→ **JOB**: Copy out all the entries exactly.

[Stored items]
──────────

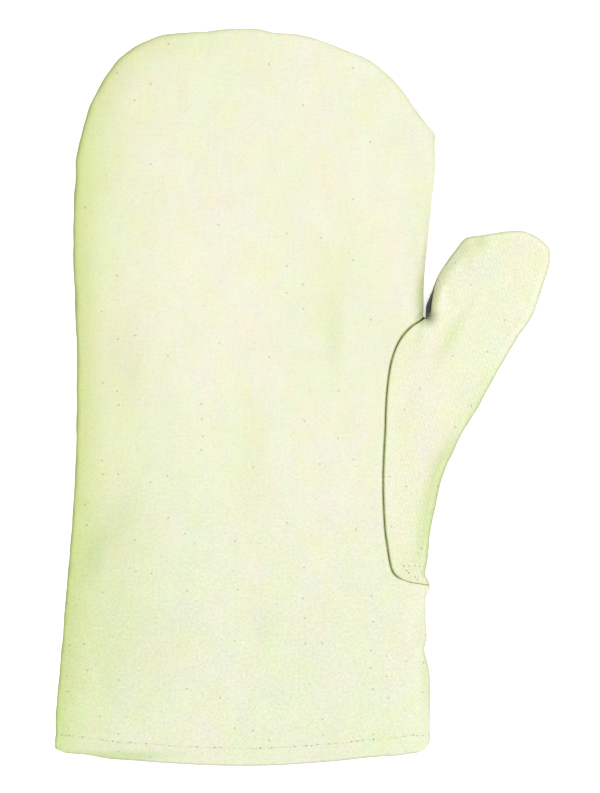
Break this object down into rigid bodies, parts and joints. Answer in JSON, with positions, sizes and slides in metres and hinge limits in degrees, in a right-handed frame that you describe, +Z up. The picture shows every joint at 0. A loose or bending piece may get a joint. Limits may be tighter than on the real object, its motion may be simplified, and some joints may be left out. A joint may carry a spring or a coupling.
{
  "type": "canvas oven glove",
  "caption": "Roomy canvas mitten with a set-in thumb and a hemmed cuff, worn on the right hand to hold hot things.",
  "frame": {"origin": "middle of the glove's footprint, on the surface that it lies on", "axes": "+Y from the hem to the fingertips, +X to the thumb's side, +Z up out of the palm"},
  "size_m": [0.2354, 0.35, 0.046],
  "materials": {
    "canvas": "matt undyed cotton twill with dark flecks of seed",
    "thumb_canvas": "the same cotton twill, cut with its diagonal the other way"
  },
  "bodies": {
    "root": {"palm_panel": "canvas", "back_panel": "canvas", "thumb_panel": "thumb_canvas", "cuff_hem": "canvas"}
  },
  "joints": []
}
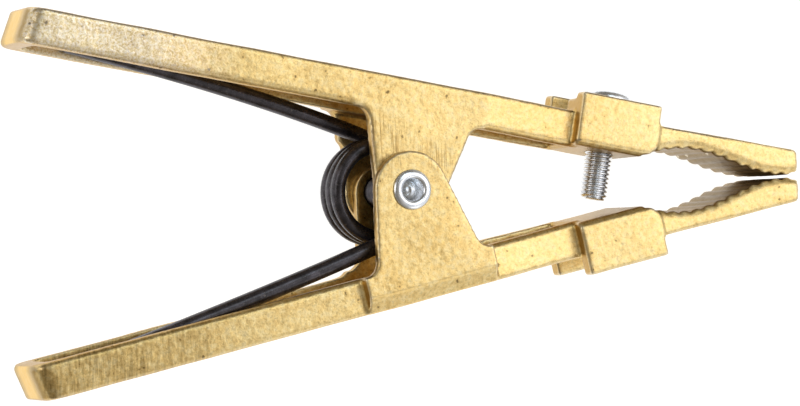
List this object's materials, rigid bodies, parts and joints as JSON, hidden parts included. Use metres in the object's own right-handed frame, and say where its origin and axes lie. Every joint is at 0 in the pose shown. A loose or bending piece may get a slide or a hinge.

──────────

→ **FINAL ANSWER**:
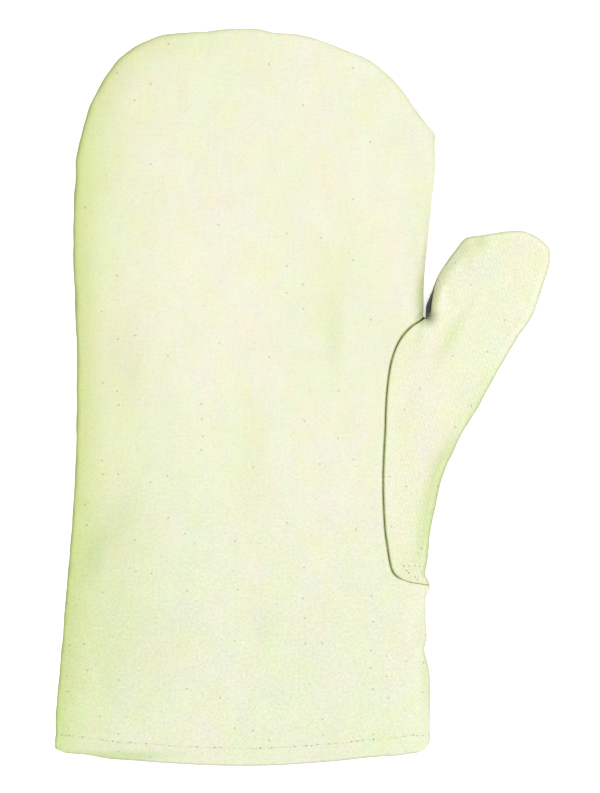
Break this object down into rigid bodies, parts and joints. Answer in JSON, with positions, sizes and slides in metres and hinge limits in degrees, in a right-handed frame that you describe, +Z up. The picture shows every joint at 0. A loose or bending piece may get a joint. Limits may be tighter than on the real object, its motion may be simplified, and some joints may be left out. A joint may carry a spring or a coupling.
{
  "type": "canvas oven glove",
  "caption": "Roomy canvas mitten with a set-in thumb and a hemmed cuff, worn on the right hand to hold hot things.",
  "frame": {"origin": "middle of the glove's footprint, on the surface that it lies on", "axes": "+Y from the hem to the fingertips, +X to the thumb's side, +Z up out of the palm"},
  "size_m": [0.2354, 0.35, 0.046],
  "materials": {
    "canvas": "matt undyed cotton twill with dark flecks of seed",
    "thumb_canvas": "the same cotton twill, cut with its diagonal the other way"
  },
  "bodies": {
    "root": {"palm_panel": "canvas", "back_panel": "canvas", "thumb_panel": "thumb_canvas", "cuff_hem": "canvas"}
  },
  "joints": []
}
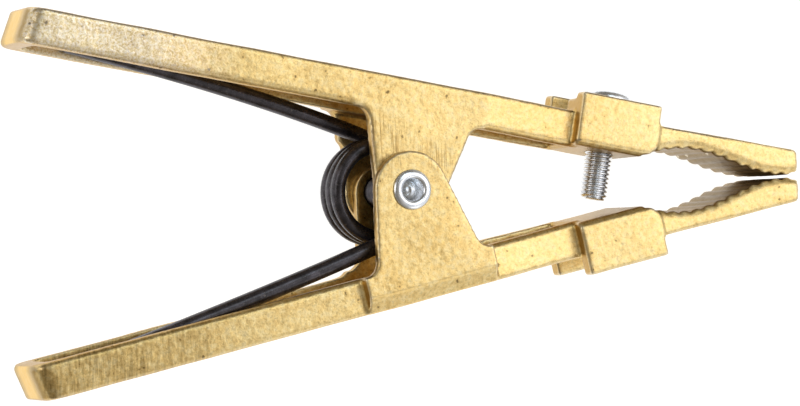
List this object's materials, rigid bodies, parts and joints as JSON, hidden parts included. Use metres in the object's own right-handed frame, and say where its origin and axes lie. Every joint is at 0 in the pose shown. A loose or bending piece may get a slide or a hinge.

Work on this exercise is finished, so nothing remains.